Liliesleaf is home to various exhibitions, largely covering the period from 1956, when the Freedom Charter was signed, to 1994, when South Africa became a free and democratic society.

The Liberation Centre where the ticket office is situated, houses one of the few remaining signed copies of the Freedom Charter, and biographies of the Rivonia Accused. Visitors are invited into the auditorium to watch a short film that tells the story of the events that led up to the raid on Liliesleaf, and puts Liliesleaf into historical context.

The Liberation Centre also houses the People’s Map, a network of people with some connection to Liliesleaf, and various exhibits relating to the purchase of Liliesleaf and the police raid on Liliesleaf.

The Main House on the property has a number of innovative exhibits relating to the 1963 Raid on Liliesleaf. There is also an exhibition on Chief Albert Luthuli, ANC president at the time of the raid.

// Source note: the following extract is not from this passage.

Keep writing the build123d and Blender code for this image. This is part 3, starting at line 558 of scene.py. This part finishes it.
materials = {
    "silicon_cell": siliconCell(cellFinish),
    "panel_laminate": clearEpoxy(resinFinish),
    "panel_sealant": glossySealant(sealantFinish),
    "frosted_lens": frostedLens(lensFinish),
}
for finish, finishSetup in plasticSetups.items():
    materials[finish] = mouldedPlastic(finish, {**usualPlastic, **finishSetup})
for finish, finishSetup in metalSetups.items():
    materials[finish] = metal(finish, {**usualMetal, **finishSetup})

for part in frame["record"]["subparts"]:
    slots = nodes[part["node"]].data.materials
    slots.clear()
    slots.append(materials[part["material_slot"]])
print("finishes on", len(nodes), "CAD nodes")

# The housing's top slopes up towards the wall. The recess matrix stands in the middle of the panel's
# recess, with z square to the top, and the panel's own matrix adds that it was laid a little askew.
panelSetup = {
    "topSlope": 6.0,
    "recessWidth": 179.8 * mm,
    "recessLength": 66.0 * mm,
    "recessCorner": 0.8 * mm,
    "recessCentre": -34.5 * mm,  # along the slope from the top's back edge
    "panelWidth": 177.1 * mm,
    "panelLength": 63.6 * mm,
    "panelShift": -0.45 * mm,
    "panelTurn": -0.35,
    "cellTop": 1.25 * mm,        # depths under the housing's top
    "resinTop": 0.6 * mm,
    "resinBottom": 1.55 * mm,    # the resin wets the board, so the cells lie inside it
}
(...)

Three exhibitions in the house – Sweden, Norway and the German Democratic Republic – focus on International Solidarity with our liberation struggle.

One of the oldest original buildings at Liliesleaf, the Thatched Cottage, is where the leadership of the liberation movement held their meetings, and where they were arrested on 11 July 1963.

In Rooms 2-5 visitors can ponder the question: Who informed the police about Liliesleaf? and learn about the Great Escape: the daring escape of four activists from police cells in 1963.


Rooms 6-9 offer insights into the Rivonia Trial, December 1963 to June 1964, and the brilliant legal minds of the defence team, with a special focus on Afrikaner radical Bram Fischer, who himself would go on trial a few years later.

Additional exhibitions are housed in Rooms 10-13. Nelson Mandela’s Room is where South Africa’s first democratic president stayed and worked while in hiding from the police, disguised as a farm labourer and using the name David Motsamayi. Next door is an exhibition on the role of the European Union in the struggle against apartheid.

Umkhonto we Sizwe is an exhibition space presenting a brief overview of the ANC’s armed wing, flanked by two lesser known stories of leaflet bombs and weapons that were smuggled into South Africa for the ANC: the London Recruits, and Africa Hinterland Safari.

The MK Memorial is dedicated to the many men and women who sacrificed so much for Umkhonto we Sizwe in the pursuit of a free and democratic South Africa.